11. An image forming apparatus according to claim 9, wherein said drive transmitting means includes a gear train in said main body of said apparatus, and a gear train provided in said sheet feeding cassette for transmitting the driving to said second sheet feeding means, so that, when said sheet feeding cassette is mounted to said main body of said apparatus, said gear trains are interconnected, thereby permitting transmission of the driving to said second sheet feeding means.

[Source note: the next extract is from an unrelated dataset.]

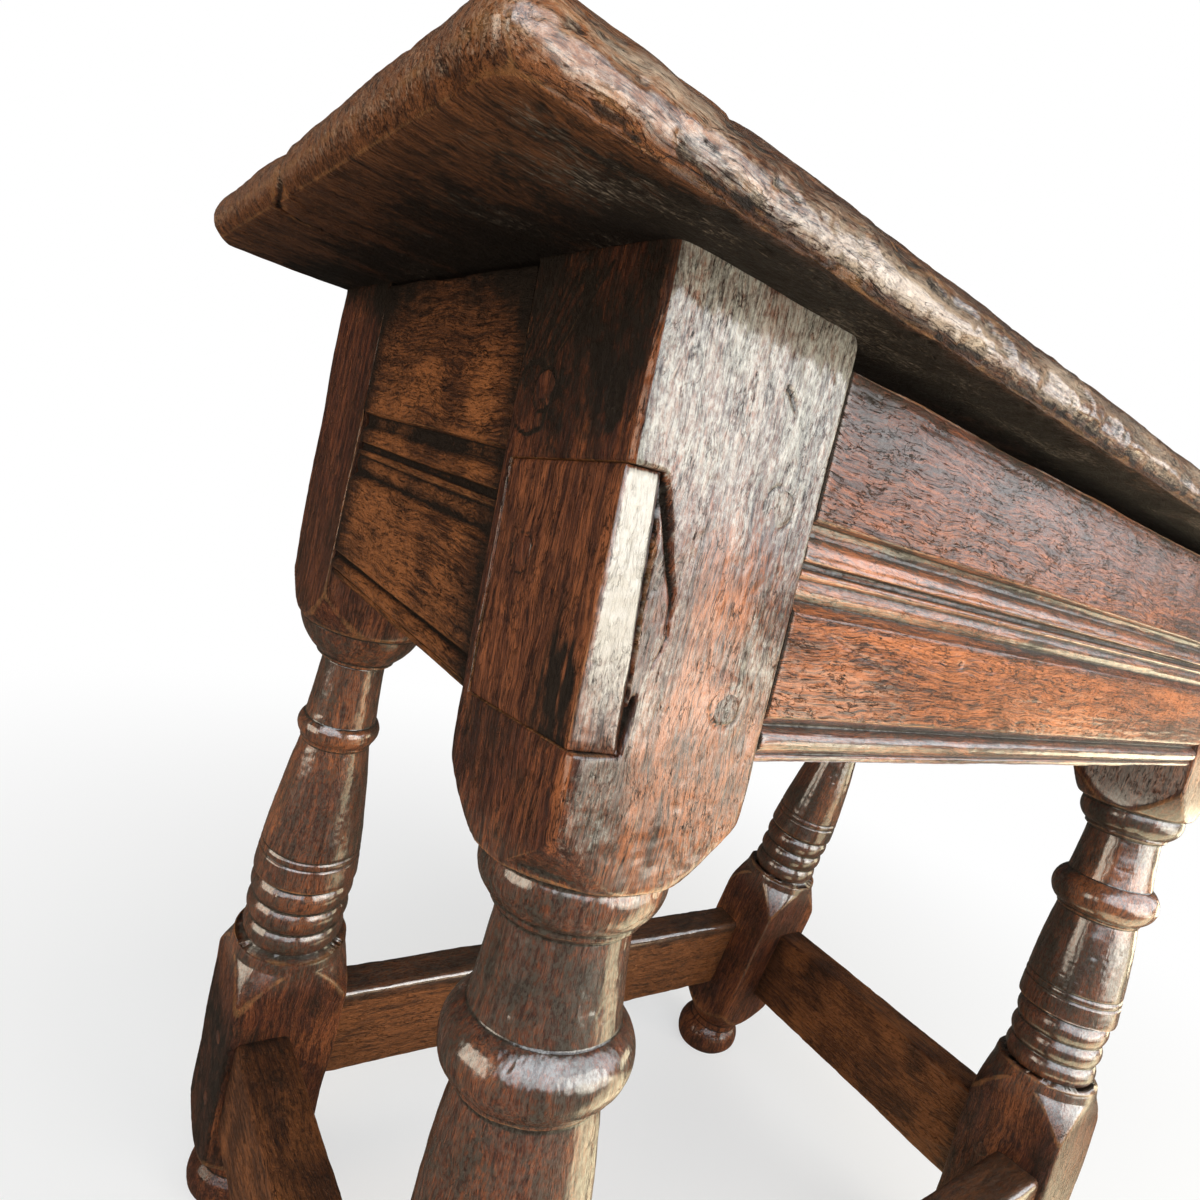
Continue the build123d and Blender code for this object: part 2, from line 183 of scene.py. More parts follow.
def gridPiece(name, points, marks):
    # closed tube of quads with a fan at each end; marks are named numbers for every point
    rows, columns = points.shape[:2]
    caps = np.array([points[0].mean(axis=0), points[-1].mean(axis=0)])
    vertices = np.clip(np.vstack([points.reshape(-1, 3), caps]) * mm, cadBox[0], cadBox[1])
    row, column = np.meshgrid(np.arange(rows - 1), np.arange(columns), indexing="ij")
    right = (column + 1) % columns
    quads = np.stack([row * columns + column, row * columns + right,
                      (row + 1) * columns + right, (row + 1) * columns + column], axis=-1).reshape(-1, 4)
    ring = np.arange(columns)
    last = (rows - 1) * columns
    start = np.stack([np.full(columns, rows * columns), (ring + 1) % columns, ring], axis=-1)
    end = np.stack([np.full(columns, rows * columns + 1), last + ring, last + (ring + 1) % columns], axis=-1)
    triangles = np.vstack([start, end])
    if not gridFacing(points)[1]:
        quads = quads[:, ::-1]
        triangles = triangles[:, ::-1]
    mesh = bpy.data.meshes.new(name)
    mesh.vertices.add(len(vertices))
    mesh.vertices.foreach_set("co", vertices.ravel())
    loops = np.concatenate([quads.ravel(), triangles.ravel()])
    mesh.loops.add(len(loops))
    mesh.loops.foreach_set("vertex_index", loops)
    starts = np.concatenate([np.arange(len(quads)) * 4, len(quads) * 4 + np.arange(len(triangles)) * 3])
    mesh.polygons.add(len(starts))
    mesh.polygons.foreach_set("loop_start", starts)
    mesh.polygons.foreach_set("use_smooth", np.ones(len(starts), bool))
    mesh.update(calc_edges=True)
    for label, values in marks.items():
        wide = values.ndim == 3
        layer = mesh.attributes.new(label, "FLOAT_VECTOR" if wide else "FLOAT", "POINT")
        ends = np.array([values[0].mean(axis=0), values[-1].mean(axis=0)])
        flat = np.concatenate([values.ravel(), ends.ravel()])
        layer.data.foreach_set("vector" if wide else "value", flat)
    piece = bpy.data.objects.new(name, mesh)
    bpy.context.collection.objects.link(piece)
    return piece


def wornGrid(points, seed, wear, sink=0.0, calm=1.0):
    # hand-worked and worn surface: sunk marks, long waves, dents, grain ridges, pits and rounded arrises;
    # calm is near zero where the surface has to stay level, such as round a peg
    normals = gridNormals(points)
    points = points - normals * (np.zeros(points.shape[:2]) + sink)[..., None]
    size = wear["size"]
    shift = wear["wave"] * layeredNoise(points, size, 2, seed)
    shift = shift + wear["dent"] * layeredNoise(points, size / 8, 3, seed + 5)
    shift = shift + wear["ridge"] * layeredNoise(points, wear["grain"], 2, seed + 9)
    shift = shift - wear["pit"] * ease(0.5, 1.0, layeredNoise(points, size / 10, 2, seed + 31))
    edge = ((points - relax(points, wear["blur"])) * normals).sum(axis=2)
    rub = np.clip(1 + 0.8 * softNoise(points, size / 2, seed + 43), 0, 2)
    shift = shift - np.clip(edge, 0, 0.6) * wear["round"] * rub
    points = points + normals * (shift * calm)[..., None]
    edge = edge / wear["edge"]
    return points, {"rubbed": np.clip(edge, 0, 1), "hollow": np.clip(-edge, 0, 1)}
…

12. An image forming apparatus according to claim 9, wherein said drive transmitting means includes a first gear train capable of transmitting a rotational force of said driving source to said first sheet feeding means when said driving source is rotated normally, and further comprising a first driving side gear by which the rotational force of said driving source is transmitted to said first gear train, a first non-toothed gear provided engageable with said first driving side gear, and engaging/disengaging means releasably engaged with said first non-toothed gear and adapted to prevent rotation of said first non-toothed gear in a condition that a non-toothed portion of said first non-toothed gear is opposed to said first driving side gear.

13. An image forming apparatus according to claim 9, wherein said drive transmitting means includes second rotational force transmitting means for transmitting a rotational force of said driving source to said second sheet feeding means when said driving source is rotated normally, rotational force interrupting means for interrupting a rotational force transmitting condition of said second rotational force transmitting means when said second sheet feeding means is rotated by a predetermined amount by means of said second rotational force transmitting means, and operation switching means for releasing an operation of said rotational force interrupting means to bring said second rotational force transmitting means to the rotational force transmitting condition when said driving source is rotated reversely.

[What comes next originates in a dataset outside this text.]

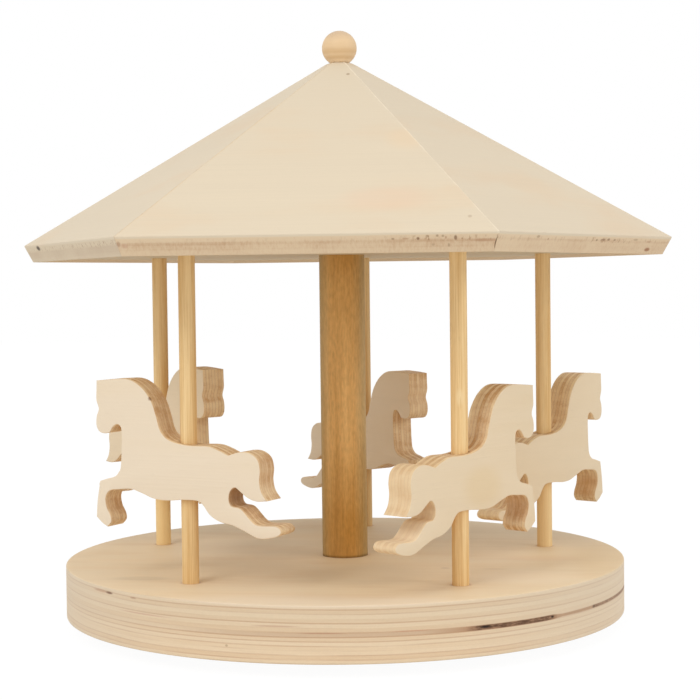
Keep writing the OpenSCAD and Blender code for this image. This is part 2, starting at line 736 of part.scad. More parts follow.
foot_plate();
foot_pads();
slip_ring();
base_disc();
centre_column();
pole(1);  // pole_1
pole(2);  // pole_2
pole(3);  // pole_3
pole(4);  // pole_4
pole(5);  // pole_5
horse(1);  // horse_1
horse(2);  // horse_2
horse(3);  // horse_3
horse(4);  // horse_4
horse(5);  // horse_5
ceiling_plate();
roof_panel(1);  // roof_panel_1
roof_panel(2);  // roof_panel_2
roof_panel(3);  // roof_panel_3
roof_panel(4);  // roof_panel_4
roof_panel(5);  // roof_panel_5
roof_panel(6);  // roof_panel_6
finial_ball();
finial_pin();
bedplate();
movement_screws();
spring_barrel();
barrel_cover();
mainspring();
winding_arbor();
retaining_clip();
crown_wheel();
drive_hub();
hub_screws();
pin_cylinder();
cylinder_arbor();
cylinder_pinion();
worm_wheel();
comb();
comb_screws();
governor_worm();
governor_arbor();
governor_fan();
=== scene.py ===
import json
from math import cos, pi, radians, sin, tan

import bpy
import numpy as np
from bpy.props import FloatProperty, FloatVectorProperty, IntProperty, PointerProperty
from mathutils import Matrix, Vector


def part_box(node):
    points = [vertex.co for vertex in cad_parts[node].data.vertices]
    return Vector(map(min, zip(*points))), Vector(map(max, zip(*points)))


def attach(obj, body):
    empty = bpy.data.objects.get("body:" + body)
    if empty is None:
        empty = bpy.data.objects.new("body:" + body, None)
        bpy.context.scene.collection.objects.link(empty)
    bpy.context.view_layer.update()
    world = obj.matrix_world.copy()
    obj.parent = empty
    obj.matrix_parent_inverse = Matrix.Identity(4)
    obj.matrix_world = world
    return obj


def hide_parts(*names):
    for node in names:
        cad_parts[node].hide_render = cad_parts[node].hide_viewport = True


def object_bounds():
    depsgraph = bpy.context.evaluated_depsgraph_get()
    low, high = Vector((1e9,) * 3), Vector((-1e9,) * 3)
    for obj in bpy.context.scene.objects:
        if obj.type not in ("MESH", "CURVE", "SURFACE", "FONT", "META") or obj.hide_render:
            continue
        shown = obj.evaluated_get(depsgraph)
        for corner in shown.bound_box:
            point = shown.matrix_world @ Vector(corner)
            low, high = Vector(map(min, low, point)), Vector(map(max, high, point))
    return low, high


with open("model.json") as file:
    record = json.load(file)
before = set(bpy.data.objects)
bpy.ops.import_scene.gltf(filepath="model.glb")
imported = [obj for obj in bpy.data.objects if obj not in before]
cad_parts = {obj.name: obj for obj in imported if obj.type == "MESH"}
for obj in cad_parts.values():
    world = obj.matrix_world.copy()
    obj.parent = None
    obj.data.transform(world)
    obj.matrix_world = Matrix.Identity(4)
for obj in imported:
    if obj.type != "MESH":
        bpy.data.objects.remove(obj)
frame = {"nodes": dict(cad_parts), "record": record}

bl_info = {
    "name": "Carousel Music Box",
    "version": (1, 0, 0),
    "blender": (4, 5, 0),
    "location": "3D Viewport > Sidebar > Carousel",
    "description": "Builds a bare plywood carousel with sawn horses round its packed frame",
    "category": "Object",
}

CAD_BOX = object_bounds()
MM = 0.001
HORSES = 5
PANELS = 6

# Into how many parts the round pieces are divided, and the longest step along a dowel.
BOARD_TURNS, DOWEL_TURNS, COLUMN_TURNS, BALL_TURNS, BORE_TURNS = 1080, 64, 128, 96, 48
DOWEL_STEP = 4 * MM

# How many rows of points the ball and a horse's eased edge have, and how many columns a panel.
BALL_ROWS, EDGE_ROWS, PANEL_COLUMNS = 40, 5, 33

# The horse's outline as [forward, up] in millimetres, counterclockwise, and which of its points are
# corners. The pole stands at 0 forward, and 0 up is the underside of the hind hoof.
HORSE_OUTLINE = np.array([
    [33.3, 49.7], [27, 50.2], [20.3, 50.2], [15.2, 47.6], [11.6, 43.2], [9.6, 38],
    [8.2, 33.6], [5.6, 30.9], [1.5, 29.5], [-3.5, 28.9], [-10, 28.9], [-14, 27.8],
    [-17.7, 26.2], [-22, 27.4], [-25.8, 27.2], [-28.7, 25.2], [-29.6, 21.8], [-29.3, 18.2],
    [-30, 14.8], [-32, 12], [-28, 11.8], [-24.8, 12.8], [-22.2, 14.6], [-20.1, 15.9],
    [-18.4, 14.6], [-17.8, 12], [-18.8, 9.8], [-22.3, 9], [-26.3, 5.2], [-29, 4],
    [-35, 4.1], [-37, 2.7], [-36, 1.1], [-32, 0], [-28.2, 0], [-23.5, 1.9], [-19, 3.6],
    [-14.4, 4.5], [-10.6, 6.5], [-8, 9.6], [-5.8, 10.9], [0, 11], [6, 10.5], [11, 10.9],
    [16, 12.6], [20, 13.7], [24.5, 13.4], [28.6, 12.8], [30.3, 10.4], [29.9, 7.2],
    [28.5, 4.6], [28.2, 2.4], [29.7, 0.6], [31.8, 1.8], [34.1, 3.8], [33.7, 9],
    [32.5, 15.9], [29.5, 16.8], [26.4, 17.7], [24.5, 19.6], [23.9, 22.6], [23.6, 28],
    [23.5, 32.3], [23.9, 34.4], [25.2, 35.2], [26.8, 34.4], [28.2, 32.4], [30.4, 32],
    [32.5, 32.6], [33.6, 34.6], [33.5, 37.6], [32.6, 40.2], [33.5, 43.2], [33.4, 46.5]])
HORSE_CORNERS = (0, 12, 19, 52, 54, 56, 66)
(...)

14. An image forming apparatus according to claim 13, further comprising first rotational force transmitting means for transmitting the rotational force of said driving source to said first sheet feeding means when said driving source is rotated normally, and simultaneous rotation preventing means for interrupting transmission of the rotational force to said first sheet feeding means by said first rotational force transmitting means when said second sheet feeding means is rotated by said second rotational force transmitting means.

15. An image forming apparatus according to claim 13, wherein said second rotational force transmitting means has a second gear train, and further comprising a second driving side gear by which the rotational force from said driving source is transmitted to said second gear train, and a second non-toothed gear engageable with said second driving gear, and wherein said rotational force interrupting means includes an engaging/disengaging arm detachably engaged with said second non-toothed gear and adapted to prevent rotation of said second non-toothed gear in a condition that a non-toothed portion of said second non-toothed gear is opposed to said second driving side gear, and rotation biasing means for biasing rotation of said second non-toothed gear to engage said second non-toothed gear with said second driving side gear when engagement between said second non-toothed gear and said engaging/disengaging arm is released, and said operation switching means includes an operating lever rotated by the rotational force of said driving source when said driving source is rotated reversely, thereby acting on said engaging/disengaging arm to release the engagement between said second non-toothed gear and said engaging/disengaging arm.

16. An image forming apparatus according to claim 15, wherein said second gear train is provided with a one-way clutch for transmitting the rotation of said driving source to said second driving side gear when said driving source is rotated normally.

17. An image forming apparatus according to claim 15, wherein said operating lever is connected to one of gears in said second gear train through a one-way clutch, and the rotation when said driving source is rotated reversely is transmitted to said operating lever through said one-way clutch, thereby releasing the engagement between said second non-toothed gear and said engaging/disengaging arm.